In that case I`d make sure the legs are exactly vertical from floor to the roof and then attach each leg to the roof for maximum stability.
At the floor the weight of the unit will hold it secure there.


Mike


----------



## Meefloaf (Mar 24, 2013)

i was thinking you could do something like










depends on what the room layout is etc, you wanted it at the end of your bed, is it a single, double, king etc ?

if it's a single, brill, they tend to be just over 3ft wide, which is two 45cm deep's back to back. then it depends on where your bed is located and how much room, and how many vivs you have/want on this. so for instance you could do it as an 'island' of four vivs *60(w) x 45(d) and 45(h)* -tho i love having that extra height, so i'd have 60-......so you'd have a box/cupboard at the bottom of your bed whcih would be *3'2" x 4'2"* -i'm allowing for running a lip around the top-


----------



## brynnjenkins (Aug 11, 2012)

I think two tanks back to back will be to deep  although looks very nice  and its a large double bed  just not sure on what material to use :/ I would like a wood look as my bed is a light wood .


----------



## Meefloaf (Mar 24, 2013)

how many tanks you got/ wanting to do and their sizes ?


----------



## brynnjenkins (Aug 11, 2012)

Iv currently got 4 tanks I use but want to not use these any more. Im not 100% on the new tanks but I defo want a meter display tank then at least 5 other tanks so I can build up my collection


----------



## Meefloaf (Mar 24, 2013)

i dont really like racks tbh, if your room and finances allowed it, i'd build units down one wall and then perhaps have a peninsula or the bigger viv on the connecting wall, this would serve as both a place for your tanks to go on and be on show and mega storage for all your bits


----------



## soundstounite (Sep 6, 2009)

Brynn,I can't stress how much if you do this,how much I rate Mike's thoughts on this,I have two 40cubes that came broken,I fixed. They are a result of a rack falling over,almost all frogs dead,plus a no more dart keeper. So the only real thing I could add,to what Mike has given you,regarding securing at the top,would be to sort out where the ceiling joists are,because screwing into plasterboard is of no use here. I would also add I would want to know the floor is sound enough to take this without problems. We are dealing with large accumulated weight mate,it must be properly secured,I might be para on this bro,but Mike's thoughts ring true here too.Plus,the thought of someone I speak to here having a rack go over gives me 'mares.
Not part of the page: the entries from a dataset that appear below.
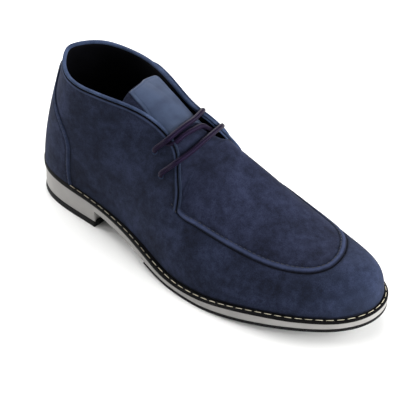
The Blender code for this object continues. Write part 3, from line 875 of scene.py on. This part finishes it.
TONGUE_FALL = table("share fall", (0.4, 1.4), (0.5, 1.7), (0.6, 2.4), (0.66, 3.6), (0.72, 5.2),
                    (0.8, 6.2), (0.88, 4.6), (0.95, 1.6), (1, 0))
TONGUE_WING = 1.25              # how far across the tongue goes on under a facing
WING_COLUMNS = 11
FALL_WAY = (0, -0.55, -0.83)    # the medial half sags to the lateral side and down


def tongue_row(share, places):
    """A row of the tongue at a share of the facing. places run from -1 at the lateral facing
    over the crest, 0, to 1 at the medial facing, and on under both. The arch follows the
    section of the throat; its medial half falls in, away from its facing."""
    sunk = 2.3 * step(1.0, 0.9, share)
    edge = along(TOP[LATERAL], np.array([TONGUE_BACK, share]))[:, 0]
    forward = TONGUE_TOP + (THROAT - TONGUE_TOP) * (edge[1] - edge[0]) / (THROAT - edge[0])
    top = crest(forward)[0]
    tuck = 11 * step(1.0, 0.9, share) + 0.02
    row = np.zeros((len(places), 3))
    for side in SIDES:
        line = quarter(side, share, np.linspace(0.6, 1, 40))
        tangent = np.gradient(line, axis=0)
        inwards = side * np.stack([0 * tangent[:, 0], -tangent[:, 2], tangent[:, 1]], axis=1)
        under = line + unit(inwards) * sunk
        angles = np.linspace(math.radians(CORNER_ANGLE[side]), math.pi / 2, 60)
        inward, upward = rise(angles, section_value(side, "power", THROAT))
        inward = (inward - inward[0]) / (1 - inward[0])
        upward = (upward - upward[0]) / (1 - upward[0])
        arch = under[-1] + (top - under[-1]) * np.stack([inward, inward, upward], axis=1)
        half = side * places >= (0 if side == MEDIAL else 1e-9)
        out = side * places[half]
        reach = run_length(under)
        beyond = reach[-1] - tuck * np.clip((out - 1) / (TONGUE_WING - 1), 0, 1)
        row[half] = np.where(out[:, None] > 1, read(under, reach, beyond),
                             along(arch, 1 - np.clip(out, 0, 1)))
    fall = straight(TONGUE_FALL, share)
    sag = fall * step(-0.45, 0.5, places) + 2.0 * step(0.72, 0.64, share) * step(0.45, 0.9, places)
    return row + np.outer(sag, FALL_WAY)


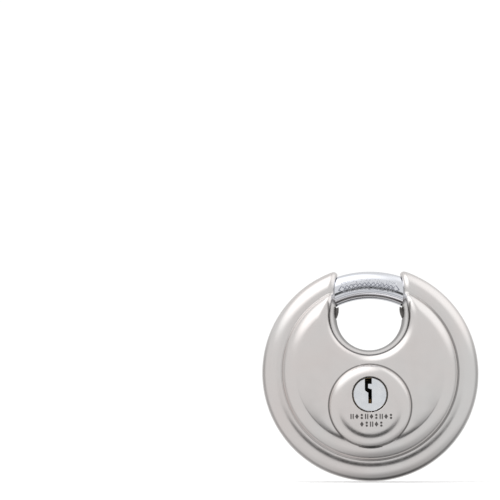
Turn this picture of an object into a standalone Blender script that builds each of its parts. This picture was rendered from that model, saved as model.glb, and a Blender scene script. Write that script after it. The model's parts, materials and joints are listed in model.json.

What ever you decide overkill the fixing.

Brynn you'll see the start of my room build,was the floor,I even have a supporting wall underneath our room,but doubled up where ever i could,getting this right is more important than everything else mate,EVERYTHING ELSE !!!!


Joe I think you ought to hang your head in shame after that DOUGH comment,what's worse is I found it funny:Na_Na_Na_Na:

Good luck Brynn,work the seemingly irrelevant stuff first mate,its actually the most important,it underpins everything else,'erm literally

Stu


----------



## brynnjenkins (Aug 11, 2012)

I have taken it all on board  I know that if its not 100% safe then there is no point  im used of making sure things are safe as I used to build and do custom jobs on marine/tropical aquariums for restaurants and businesses snd rich folk lol and making sure its level and the floors are safe was number 1 of every job. If I get chance ill try do a sketch for you guys and see what you yhink as I might have over look something and its always best to get feedback  the last thing I would want is something unsafe for our little friends


----------



## brynnjenkins (Aug 11, 2012)

Also I really havent got no wall space at all otherwise I would have gone for that option as I prefer it lol it would have been more practical


----------



## soundstounite (Sep 6, 2009)

brynnjenkins said:


> I have taken it all on board  I know that if its not 100% safe then there is no point  im used of making sure things are safe as I used to build and do custom jobs on marine/tropical aquariums for restaurants and businesses snd rich folk lol and making sure its level and the floors are safe was number 1 of every job. If I get chance ill try do a sketch for you guys and see what you yhink as I might have over look something and its always best to get feedback  the last thing I would want is something unsafe for our little friends


Awesome mate,trouble is none of us know what the other's level of expertise is,so best to be safe and say something:2thumb:

Stu


----------